Due to numerous such prior instances of shoddy reportage, the Associated Press has run into trouble. With me.
Rather than troubling herself to find someone "troubled" by Ban's remarks on capital punishment and Saddam, Lederer not so obliquely cites her own violated sensibilities regarding how things are supposed to be done at the U.N.
His ambiguous answer put a question mark over the U.N.'s stance on the death penalty. It also gave the new chief an early taste of how tricky global issues are, and how every word can make a difference. Michele Montas, Ban's new spokeswoman, insisted there was no change in U.N. policy in what she described as "his own nuance" on the death penalty.
Every word especially makes a difference when editorializing beat reporters are unable to support their ledes with facts.

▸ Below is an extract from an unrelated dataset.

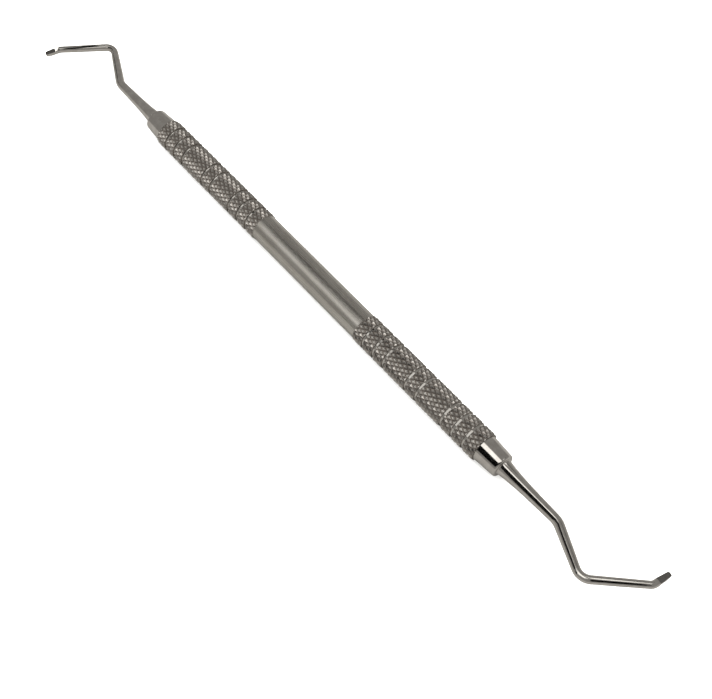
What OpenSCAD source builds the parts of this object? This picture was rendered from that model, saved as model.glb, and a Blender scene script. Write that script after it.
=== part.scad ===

The real nuance here is not so nuanced. Ban simply exhibits no nervous institutional discomfort with justice meted to a brutal mass murderer, realizing (as Lederer herself does too) that the U.N.'s blanket policy against the death penalty is merely a wishful proclamation with no bearing upon how member nations conduct their legal affairs. How very un-U.N of him, I know.
Let's keep an eye on this Ban guy. Hopefully he'll run into trouble some more with AP.